Yeah. Hoping we can keep things that way for my niece for at least a few more years.

Merry Christmas, Beth, and my best to J.

Sometimes I wonder if having a very happy childhood is such a good thing, after all: I have very little sense of loss, or of going forward into a lesser life, whereas many people I know who had happier childhoods do feel that way. But I don't know if my sample's large enough to be significant :-)

Anyway, Merry Christmas to you & Jon, & may the new year be full of blessings!

That is a wonderful drawing. Your style would be so perfect for children's books. I just love it, and the cheerful Santa too.

Your drawing is beautiful! A piece of your life shared.

Even a day late, reading your thoughts, let me know I am not alone in my perceptions of life as I age. Well said, with courage and hope, but able to acknowledge how it once was.

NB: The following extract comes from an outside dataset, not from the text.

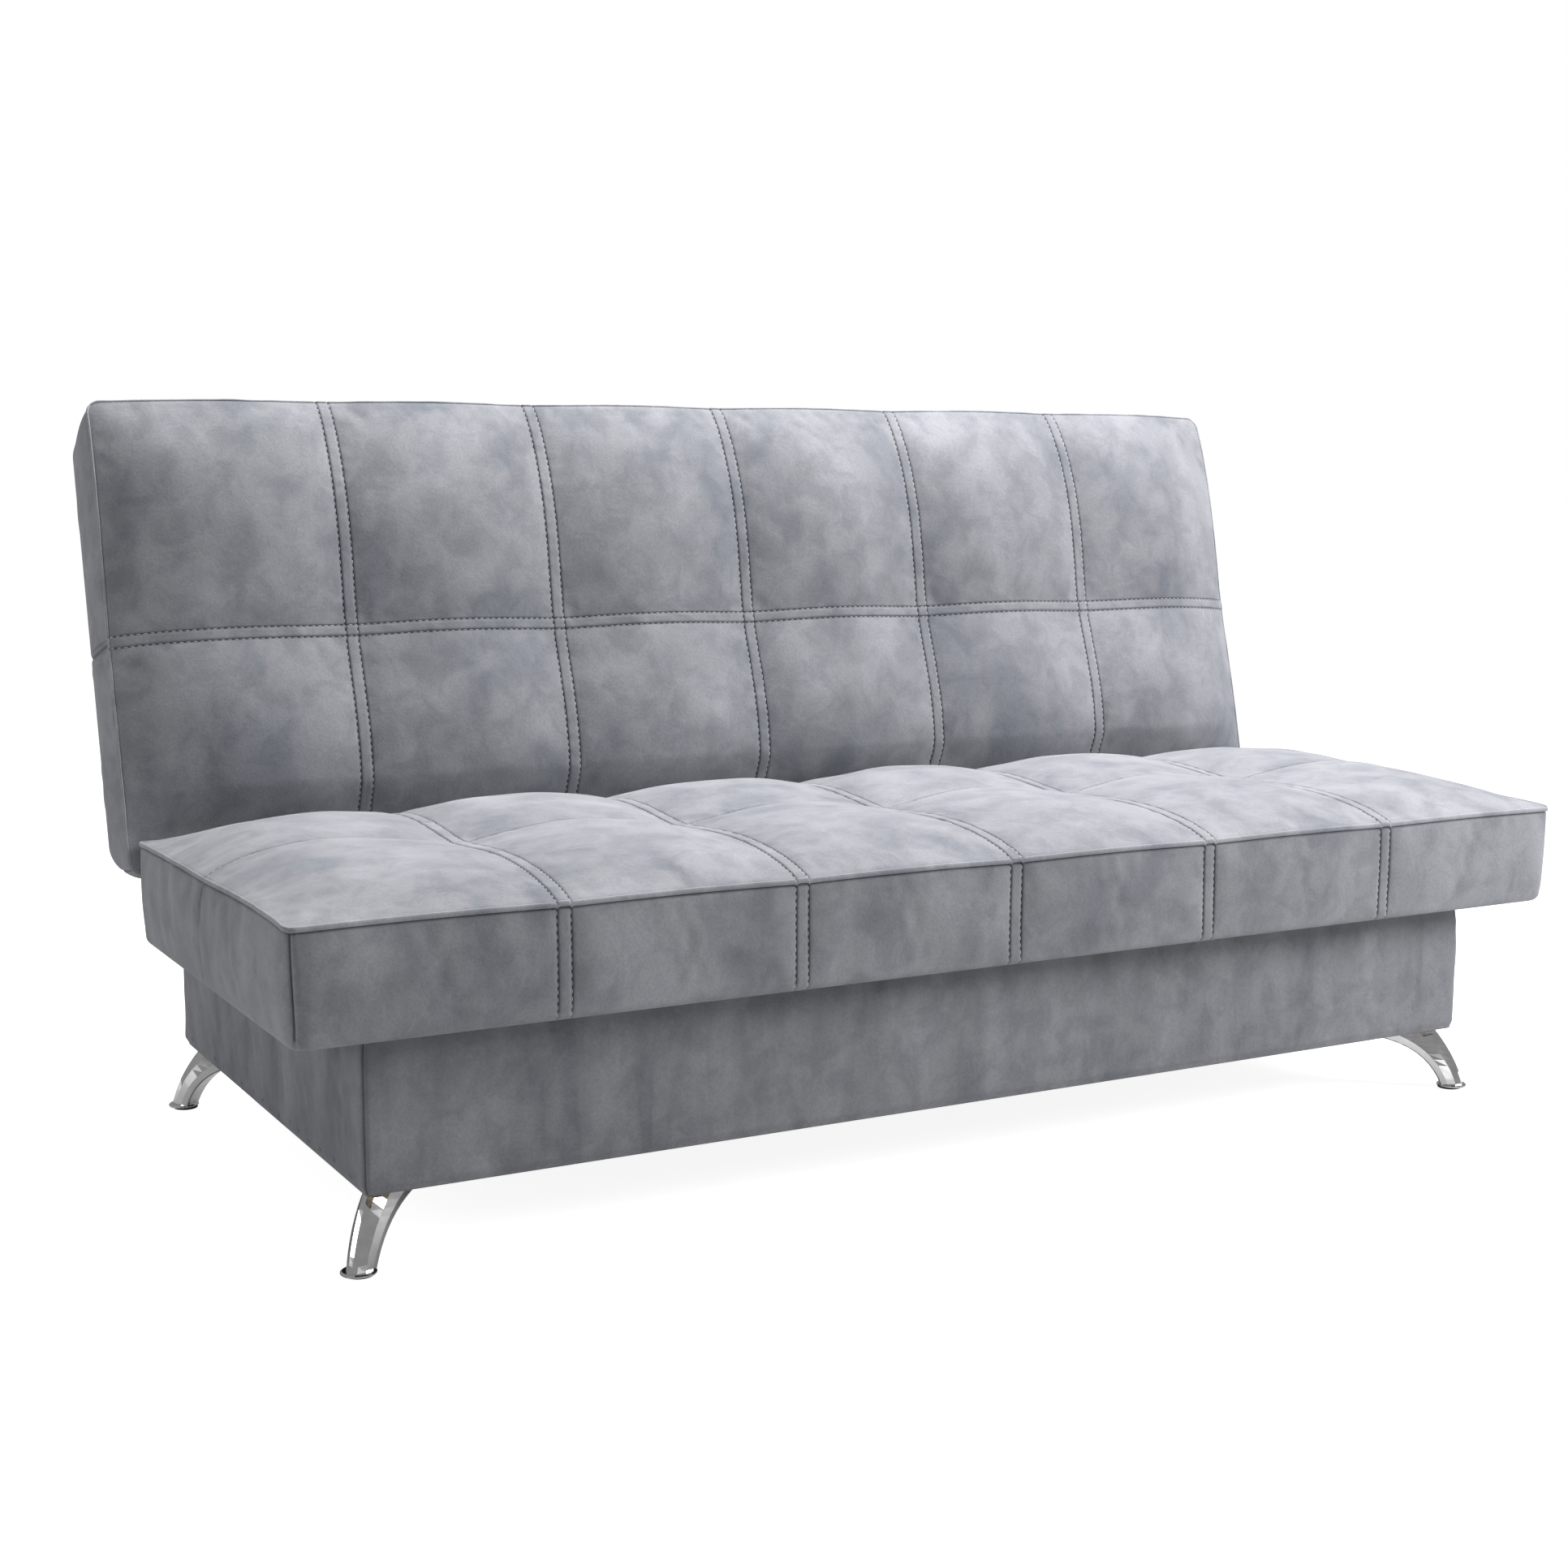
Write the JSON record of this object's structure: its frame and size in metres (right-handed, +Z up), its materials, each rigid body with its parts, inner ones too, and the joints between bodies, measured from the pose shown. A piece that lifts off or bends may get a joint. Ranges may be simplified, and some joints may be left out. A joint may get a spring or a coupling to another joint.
{
  "type": "futon sofa bed",
  "caption": "Armless click-clack sofa bed: square-stitched velour seat and reclining back on a bedding box with curved chrome legs; the back folds flat and the seat lifts.",
  "frame": {"origin": "on the floor under the middle of the sofa's box", "axes": "+X along the width, to the right as seen from the front, +Y to the rear, +Z up"},
  "size_m": [1.918, 0.9851, 1.0136],
  "materials": {
    "velour": "matte",
    "foam": "matte",
    "board": "matte",
    "black_cloth": "matte",
    "chrome": "polished",
    "steel": "satin",
    "zinc": "satin",
    "rubber": "matte"
  },
  "bodies": {
    "base": {"box_front_board": "board", "box_rear_board": "board", "box_left_board": "board", "box_right_board": "board", "box_bottom_panel": "board", "box_centre_bearer": "board", "corner_block_front_left": "board", "corner_block_front_right": "board", "corner_block_rear_left": "board", "corner_block_rear_right": "board", "rest_pad_left": "rubber", "rest_pad_right": "rubber", "box_front_cover": "velour", "box_rear_cover": "velour", "box_left_cover": "velour", "box_right_cover": "velour", "leg_front_left": "chrome", "leg_glide_front_left": "rubber", "leg_front_right": "chrome", "leg_glide_front_right": "rubber", "leg_rear_left": "chrome", "leg_glide_rear_left": "rubber", "leg_rear_right": "chrome", "leg_glide_rear_right": "rubber", "base_plate_left": "zinc", "base_pin_front_left": "zinc", "base_pin_rear_left": "zinc", "base_plate_right": "zinc", "base_pin_front_right": "zinc", "base_pin_rear_right": "zinc"},
    "front_links": {"front_link_left": "zinc", "front_link_right": "zinc"},
    "rear_links": {"rear_link_left": "zinc", "rear_link_right": "zinc"},
    "carriage": {"hinge_carrier_left": "steel", "hinge_bolt_left": "zinc", "hinge_carrier_right": "steel", "hinge_bolt_right": "zinc", "sync_tube": "steel"},
    "seat": {"seat_front_rail": "steel", "seat_rear_rail": "steel", "seat_left_rail": "steel", "seat_right_rail": "steel", "seat_arm_left": "steel", "seat_arm_right": "steel", "seat_deck": "board", "seat_foam": "foam", "seat_cover": "velour", "seat_dust_cloth": "black_cloth"},
    "back": {"back_arm_left": "steel", "back_arm_right": "steel", "back_bottom_rail": "steel", "back_top_rail": "steel", "back_left_rail": "steel", "back_right_rail": "steel", "back_deck": "board", "back_foam": "foam", "back_cover": "velour", "back_rear_cloth": "velour"}
  },
  "joints": [
    {"name": "back_recline", "type": "hinge", "parent": "carriage", "child": "back", "pos_m": [0, 0.232, 0.412], "axis": [-1, 0, 0], "range_deg": [0, 76]},
    {"name": "seat_lift", "type": "hinge", "parent": "carriage", "child": "seat", "pos_m": [0, 0.232, 0.412], "axis": [-1, 0, 0], "range_deg": [0, 30]},
    {"name": "front_link_swing", "type": "hinge", "parent": "base", "child": "front_links", "pos_m": [0, -0.0725, 0.125], "axis": [1, 0, 0], "range_deg": [0, 76]},
    {"name": "carriage_level", "type": "hinge", "parent": "front_links", "child": "carriage", "pos_m": [0, 0.01677, 0.23926], "axis": [-1, 0, 0], "range_deg": [0, 76]},
    {"name": "rear_link_swing", "type": "hinge", "parent": "base", "child": "rear_links", "pos_m": [0, 0.1075, 0.125], "axis": [1, 0, 0], "range_deg": [0, 76]}
  ],
  "couplings": [
    {"joint": "front_link_swing", "follows": "back_recline", "ratio": 1},
    {"joint": "carriage_level", "follows": "back_recline", "ratio": 1},
    {"joint": "rear_link_swing", "follows": "back_recline", "ratio": 1}
  ]
}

I enjoy my visits and often your posts strike a cord and I am off to study it out, write about it, or think deeply. It is good to know you in this new land we travel.

Blessings.

If Christmas means anything anymore, surely it's that: remembering and acknowledging that we're all part of the same family, and that it's still better to give than to receive.

Amen and amen!

I'm with you on these mid-winter thoughts on the passing of time and the gradual relinquishing of the things we once took for granted. Childhood nostalgia is a bitter-sweet thing, as indeed is any nostalgia where we wander back to a moment frozen in amber. Anything that does not move is either lifeless, or dead. Whatever the future holds, moving feels better than not. But it's good when the ageing process is tempered with acquired wisdom, and frankly I'm happy with the trade-off. Losing the things of youth is an inevitable process. While there is much to regret in that, I don't miss the crippling shyness, the trepidation about an unknown future, the sexual confusion and the agonies of the heart.

Peter sprang a surprise on me for Christmas day. A recently issued boxed-set of a children's TV series I appeared in when I was a teenager. I'd never watched myself on-screen when I was a young actor. Couldn't bear it then and can't bear it now. But the moment was un-put-offable, and so on Christmas night we sat down and watched the fifteen or sixteen year old me being an Edwardian toff in coat-tails and straw boater. Now there's a good starting point for excavating the memories of an almost forgotten past. Peter kept saying "Do you remember saying those lines... do you recall doing that stunt... do you know where that was filmed... is any of this familiar?" And the answer in all cases was "No. I remember none of this. It's as though I'm watching something I've never seen before." How can that be?

Enjoy the rest of the holiday Beth, and a Happy New Year to you and your dear ones.

I've been busy, and I'm behind...just reading this tonight for the first time. So glad to know you all of the time, but especially during these frantic holidays. Your posts always slow me down and make me think.

Love the picture. I hope your holidays have been lovely, Beth.